Efficient light pipes require solar concentration and thus tracking. That will drive costs up. Current residential/office light pipes are using only small fraction of sunlight, so they aren't relevant to this problem at all.

Also you haven't said anything about cooling, which the translucent roof inevitably requires in summer.


These are good points. Lightpipes can use non-imaging optics in many cases and thus avoid the need for tracking, but maybe not in this case, and I hadn't thought about that.

Cooling, though, is an issue whether your light comes from LEDs or the sun—either way it comes with a lot of extra heat. With the LEDs I'm familiar with, this is a worse problem than with sunlight, but in another thread https://news.ycombinator.com/item?id=20908476 I see a report that there are now illumination LEDs that reach an astounding 40–50% efficiency level. If that's true, it would make the LED cooling problem a little smaller than the sunlight cooling problem, instead of much bigger; and of course spectral matching helps.


> Couldn't you solve that problem by turning on LEDs just when it's cloudy?

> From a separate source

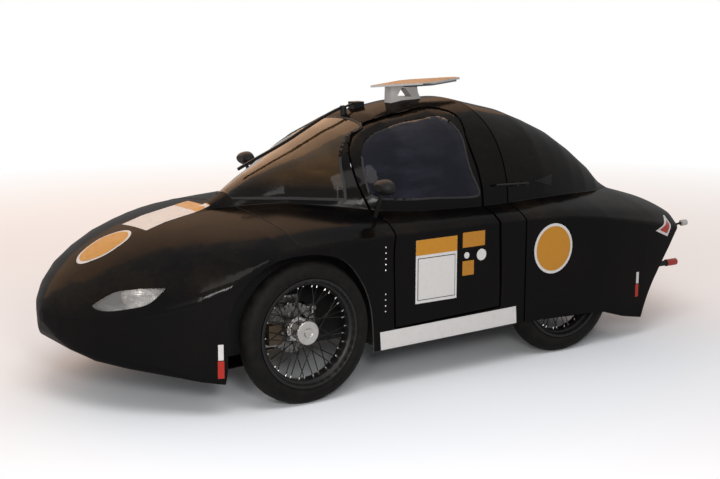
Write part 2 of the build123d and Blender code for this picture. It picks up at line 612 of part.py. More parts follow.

Alternatively, every time when it’s not sunny... meaning all night every night. Of course, that would require experimenting if it’s actually more efficient, but AFAIK that’s what a MIT experiment found regarding growing basil (though they were optimising for flavour, not energy efficiency).

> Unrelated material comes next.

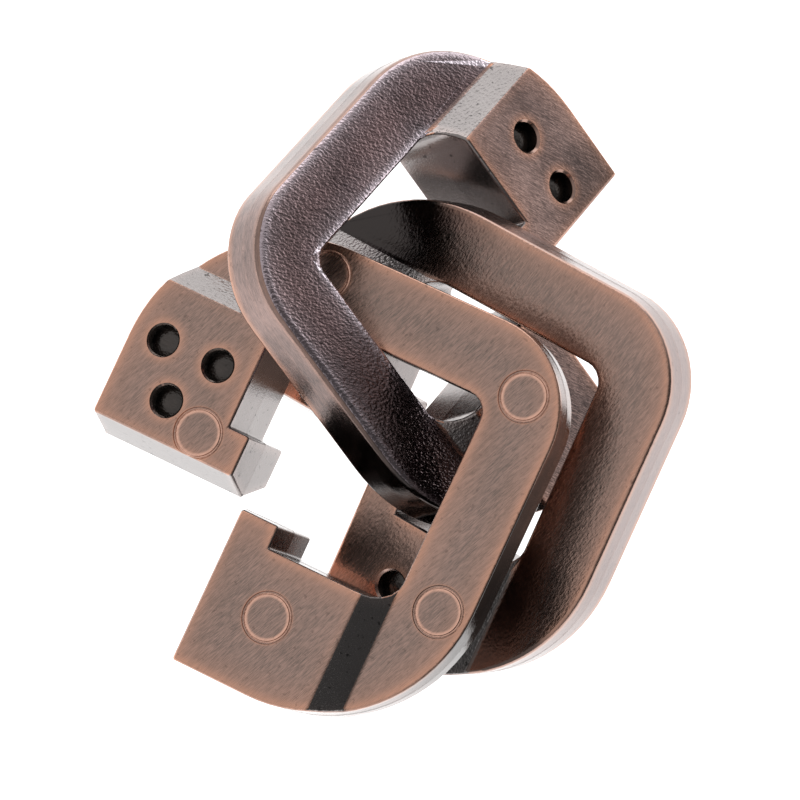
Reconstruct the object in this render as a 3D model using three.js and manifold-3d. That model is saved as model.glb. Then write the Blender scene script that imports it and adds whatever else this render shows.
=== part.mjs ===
// A metal ring disentanglement puzzle: three loose links of cast zinc alloy, threaded through
// each other as a short chain. Every link is the same casting, a rounded square with one corner
// missing. Two thick end blocks stand on either side of the missing corner, each with a small
// hook on its inner side and a wedge-shaped end, and a slope leads from each block down to the
// thinner bars. One, two or three round dimples in an end block tell the links apart.
// Units are millimetres and +Z is up.
import * as THREE from 'three';
import { mergeVertices } from 'three/addons/utils/BufferGeometryUtils.js';
import Module from 'manifold-3d';

const wasm = await Module();
wasm.setup();

// ---- driving dimensions of one link --------------------------------------------------
// A link is drawn centred on its square, with the missing corner at -X -Y.
const HALF = 21; // half of the square's outside width
const BAR_WIDTH = 7.5; // the two bars that meet opposite the missing corner
const BAR_HALF = 2.45; // half of the bars' thickness
const BLOCK_WIDTH = 13.25; // the two end blocks
const BLOCK_HALF = 5.1; // half of the blocks' thickness
const SLOPE_START = 7.5; // where a slope leaves the bar, from the bar's outer side
const SLOPE_END = 10; // where it reaches the block's full thickness
const HOOK_START = 20.1; // where the hook steps inwards, from the same side
const HOOK_DEPTH = 2.3; // how far the hook stands in from the block
const END_FACE = 24.1; // where the wedge-shaped end begins on the block's face
const END_RIDGE = 25.7; // where the wedge comes to its ridge, at mid-thickness
const CORNER_FAR = 9.2; // outer radius opposite the missing corner
const CORNER_SIDE = 16; // outer radius of the two corners beside the blocks
const FILLET_FAR = 2; // inner fillet opposite the missing corner
const FILLET_SIDE = 2.5; // inner fillets beside the blocks
const EDGE = 0.35; // chamfer on the edges of the faces
const CORNER_STEPS = 14; // straight pieces in a rounded corner
const ROOM_OVER = 0.1; // how far a block's room reaches past its sides
const CUTTER_OVER = 0.3; // how far the wedge cutter reaches past a block's sides
const OVER = 1; // how far a cutting solid reaches out of the metal

// ---- dimples ----------------------------------------------------------------------
const DIMPLE_RADIUS = 1.5;
const DIMPLE_DEPTH = 1.3;
const DIMPLE_STEPS = 24;
const DIMPLE_LINE = -14.2; // X of the block's middle line
const DIMPLES_ONE = [[DIMPLE_LINE, 3.6]];
const DIMPLES_TWO = [[DIMPLE_LINE, 6.6], [DIMPLE_LINE, 0.4]];
const DIMPLES_THREE = [[-17.5, 5.75], [-11.4, 5.75], [-14.6, 0.7]];

function toManifold(geometry) {
  const bare = geometry.clone();
  bare.deleteAttribute('normal');
  bare.deleteAttribute('uv');
  const merged = mergeVertices(bare, 1e-4);
  return new wasm.Manifold(new wasm.Mesh({
    numProp: 3,
    vertProperties: Float32Array.from(merged.attributes.position.array),
    triVerts: Uint32Array.from(merged.index.array),
  }));
}

function toGeometry(manifold) {
  const { vertProperties, triVerts } = manifold.getMesh();
  const geometry = new THREE.BufferGeometry();
  geometry.setAttribute('position', new THREE.BufferAttribute(Float32Array.from(vertProperties), 3));
  geometry.setIndex(new THREE.BufferAttribute(Uint32Array.from(triVerts), 1));
  geometry.computeVertexNormals();
  return geometry;
}

// The outline of a link seen from above, followed clockwise from the first block's outer corner.
function linkOutline() {
  const blockInner = -HALF + BLOCK_WIDTH;
  const hookInner = blockInner + HOOK_DEPTH;
  const barInner = HALF - BAR_WIDTH;
  const step = HALF - HOOK_START;
  const tip = HALF - END_RIDGE;
  const far = HALF - CORNER_FAR;
  const side = HALF - CORNER_SIDE;
  const filletFar = barInner - FILLET_FAR;
  const filletBlock = blockInner + FILLET_SIDE;
  const filletBar = barInner - FILLET_SIDE;
  const s = new THREE.Shape();
  s.moveTo(-HALF, tip);
  s.lineTo(-HALF, side);
  s.absarc(-side, side, CORNER_SIDE, Math.PI, Math.PI / 2, true);
  s.lineTo(far, HALF);
  s.absarc(far, far, CORNER_FAR, Math.PI / 2, 0, true);
  s.lineTo(HALF, -side);
  s.absarc(side, -side, CORNER_SIDE, 0, -Math.PI / 2, true);
  s.lineTo(tip, -HALF);
  s.lineTo(tip, hookInner);
  s.lineTo(step, hookInner);
  s.lineTo(step, blockInner);
  s.absarc(filletBar, filletBlock, FILLET_SIDE, -Math.PI / 2, 0, false);
  s.absarc(filletFar, filletFar, FILLET_FAR, 0, Math.PI / 2, false);
  s.absarc(filletBlock, filletBar, FILLET_SIDE, Math.PI / 2, Math.PI, false);
  s.lineTo(blockInner, step);
  s.lineTo(hookInner, step);
  s.lineTo(hookInner, tip);
  s.closePath();
  return s;
}

// The outline as a flat plate of the given half thickness, with chamfered edges.
function plate(halfThickness) {
  const geometry = new THREE.ExtrudeGeometry(linkOutline(), {
    depth: 2 * (halfThickness - EDGE),
    curveSegments: CORNER_STEPS,
    bevelEnabled: true,
    bevelThickness: EDGE,
    bevelSize: EDGE,
    bevelOffset: -EDGE,
    bevelSegments: 1,
  });
  return toManifold(geometry.translate(0, 0, EDGE - halfThickness));
}

// A side profile, given as run and height, drawn out across the first block. The run is
// measured from the bar's outer side towards the missing corner.
function acrossFirstBlock(profile, margin) {
  const width = BLOCK_WIDTH + HOOK_DEPTH + 2 * margin;
  const shape = new THREE.Shape(profile.map(([run, height]) => new THREE.Vector2(run, height)));
  const geometry = new THREE.ExtrudeGeometry(shape, { depth: width, bevelEnabled: false });
  const axes = new THREE.Matrix4().makeBasis(
    new THREE.Vector3(0, -1, 0),
    new THREE.Vector3(0, 0, 1),
    new THREE.Vector3(-1, 0, 0),
  );
  axes.setPosition(-HALF + width - margin, HALF, 0);
  return toManifold(geometry.applyMatrix4(axes));
}

// The same solid on the second block: the link is symmetric about its diagonal.
function onSecondBlock(manifold) {
  const turned = toGeometry(manifold);
  turned.applyMatrix4(new THREE.Matrix4().makeRotationAxis(new THREE.Vector3(1, 1, 0).normalize(), Math.PI));
  return toManifold(turned);
}

// The room that one block may fill: it rises along the slope and stays full to past the end.
function blockRoom() {
  const past = END_RIDGE + OVER;
  return acrossFirstBlock([
    [SLOPE_START, -BAR_HALF], [SLOPE_END, -BLOCK_HALF], [past, -BLOCK_HALF],
    [past, BLOCK_HALF], [SLOPE_END, BLOCK_HALF], [SLOPE_START, BAR_HALF],
  ], ROOM_OVER);
}

// What is taken off past a block's end to leave the wedge.
function endCutter() {
  const lead = END_FACE - (OVER * (END_RIDGE - END_FACE)) / BLOCK_HALF;
  const high = BLOCK_HALF + OVER;
  const past = END_RIDGE + 2 * OVER;
  return acrossFirstBlock([
    [lead, -high], [past, -high], [past, high], [lead, high], [END_RIDGE, 0],
  ], CUTTER_OVER);
}

function dimple([x, y], side) {
  const depth = DIMPLE_DEPTH + OVER;
  const geometry = new THREE.CylinderGeometry(DIMPLE_RADIUS, DIMPLE_RADIUS, depth, DIMPLE_STEPS);
  geometry.rotateX(Math.PI / 2);
  geometry.translate(x, y, side * (BLOCK_HALF - DIMPLE_DEPTH + depth / 2));
  return toManifold(geometry);
}

// One link. The dimples are on the upper face when side is 1 and on the lower one when it is -1.
function linkGeometry(dimples, side) {
  const rooms = blockRoom().add(onSecondBlock(blockRoom()));
  let body = plate(BAR_HALF).add(plate(BLOCK_HALF).intersect(rooms));
  body = body.subtract(endCutter()).subtract(onSecondBlock(endCutter()));
  for (const place of dimples) body = body.subtract(dimple(place, side));
  return toGeometry(body);
}

function metal(color, roughness) {
  return new THREE.MeshStandardMaterial({ color, roughness, metalness: 1 });
}

// ---- how the three links lie, threaded through each other --------------------------
// The turn is in degrees, first about Z, then the new Y, then the new X; the place is the
// middle of the link's square.
const LIE_ONE = { turn: [65.4, -21.4, 156.9], place: [5.4, -4.85, 13.05] };
const LIE_TWO = { turn: [-126.8, -27.9, 151.7], place: [6.35, 9.25, 14.95] };
const LIE_THREE = { turn: [-27.7, -15.2, 9.5], place: [-7.4, -9.6, 18.4] };

function link(name, dimples, side, color, lie) {
  const [aboutZ, aboutY, aboutX] = lie.turn.map(THREE.MathUtils.degToRad);
  const mesh = new THREE.Mesh(linkGeometry(dimples, side), metal(color, 0.35));
  mesh.name = name;
  mesh.rotation.set(aboutX, aboutY, aboutZ, 'ZYX');
  mesh.position.set(...lie.place);
  return mesh;
}

const part = new THREE.Group();
part.add(link('link_one_dot', DIMPLES_ONE, -1, 0x80584a, LIE_ONE));
part.add(link('link_two_dots', DIMPLES_TWO, -1, 0x5d4540, LIE_TWO));
part.add(link('link_three_dots', DIMPLES_THREE, 1, 0x8a6253, LIE_THREE));
export default part;
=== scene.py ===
# %% [markdown]
# # Three threaded puzzle links
# The puzzle is three loose castings of zinc alloy with an antique copper finish, threaded
# through each other as a short chain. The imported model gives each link's exact place. Here
# every link is modelled again with the rounded edges, moulding marks and worn finish of the
# real casting, and takes the place of its plain stand-in.

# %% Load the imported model
from math import radians

import bpy
from mathutils import Euler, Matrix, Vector


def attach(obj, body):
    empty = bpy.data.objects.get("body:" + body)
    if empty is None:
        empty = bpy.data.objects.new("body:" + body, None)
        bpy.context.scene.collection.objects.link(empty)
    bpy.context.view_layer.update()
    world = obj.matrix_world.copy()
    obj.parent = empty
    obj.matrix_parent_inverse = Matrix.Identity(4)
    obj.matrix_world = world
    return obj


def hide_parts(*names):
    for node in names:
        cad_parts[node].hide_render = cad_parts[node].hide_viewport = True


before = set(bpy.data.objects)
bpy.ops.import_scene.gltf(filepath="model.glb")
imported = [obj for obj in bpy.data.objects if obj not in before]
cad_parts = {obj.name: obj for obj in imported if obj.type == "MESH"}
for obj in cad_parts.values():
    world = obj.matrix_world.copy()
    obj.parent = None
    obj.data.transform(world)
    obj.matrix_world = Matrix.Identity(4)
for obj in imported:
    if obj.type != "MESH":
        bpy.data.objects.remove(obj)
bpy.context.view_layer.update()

# %% [markdown]
# ## Measures
# All three links come from one mould, so one set of measures serves them all. A link is drawn
# lying flat and centred on its square, with the missing corner towards -X and -Y. Two bars meet
# opposite the missing corner; the other two sides are the thick end blocks.

# %% Measures of one link
MM = 0.001
HALF = 21 * MM
BAR_WIDTH = 7.5 * MM
BAR_HALF = 2.45 * MM
BLOCK_WIDTH = 13.25 * MM
BLOCK_HALF = 5.1 * MM
SLOPE_RUN = 2.5 * MM
STEP = 0.9 * MM
HOOK_DEPTH = 2.3 * MM
RIDGE = -4.7 * MM
WEDGE_SET_BACK = 1.6 * MM
CORNER_FAR = 9.2 * MM
CORNER_SIDE = 16 * MM
FILLET_FAR = 2 * MM
FILLET_SIDE = 2.5 * MM
ROUNDING = 0.55 * MM
BLOCK_INNER = BLOCK_WIDTH - HALF
BAR_INNER = HALF - BAR_WIDTH
SPARE = 2 * MM
TOUCH = MM / 100
BIG_CORNER_STEPS = 20
FAR_CORNER_STEPS = 14
FILLET_STEPS = 5
print("a link is", round(2 * HALF / MM, 1), "mm across")
print("its blocks are", round(2 * BLOCK_HALF / MM, 1), "mm thick")

# %% [markdown]
# ## Small habits for modelling
# Blender's operators act on whatever is selected, so each step starts by clearing the
# selection. A slab is the start of every piece here; rounding its upright edges and cutting one
# solid with another are the two moves that are needed again and again.

# %% Helpers for slabs, rounded corners and cuts
def pick_only(piece):
    if bpy.context.object and bpy.context.object.mode != "OBJECT":
        bpy.ops.object.mode_set(mode="OBJECT")
    bpy.ops.object.select_all(action="DESELECT")
    bpy.context.view_layer.objects.active = piece
    piece.select_set(True)


def slab(name, low, high):
    bpy.ops.object.select_all(action="DESELECT")
    low, high = Vector(low), Vector(high)
    bpy.ops.mesh.primitive_cube_add(size=1, location=(low + high) / 2, scale=high - low)
    piece = bpy.context.object
    piece.name = name
    bpy.ops.object.transform_apply(location=True, rotation=True, scale=True)
    return piece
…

https://www.technologyreview.com/s/613262/machine-learning-i...


Building material units in the US are in feet and inches so it’s my point of reference for building projects eg indoor growing


I bet you don't know off the top of your head how many watts per square foot sunlight is, though --- and that's the most relevant point of comparison. (Or horsepower, or Btus per hour, or whatever crazy unit.)


10 W/sq ft is 107 W/sq m.


Thank you for the correction! My calculation error (I had written "11 W/m², 90 times less than direct sunlight"), though unintentional, is an excellent demonstration of why using medieval units is a bad idea.


Being off by a factor of ten is very easy with SI units too. Centimeters vs. millimeters for example.


Yeah, and I've certainly made that mistake more than once. (I try to avoid using centimeters or centi-anything for that reason, as well as deci-, deka-, and hecto-.) In this case, though, the calculation I biffed was a unit conversion from medieval units to modern units. It's harder to get calculations wrong when you don't have to do them at all.


That seems about right, based on our lighting plan for our pilot plant.


I heard about a startup that does specialized artificial lighting for farmers: http://plantalux.pl/en/home/

They have some data http://plantalux.pl/en/plantalux-ex300w-en/


You might be interested in user superangryguy on Reddit.

He experiments with led and has detailed information on LED and plants.

He has a patent for growing smaller plants, by lighting with blue light on the stem.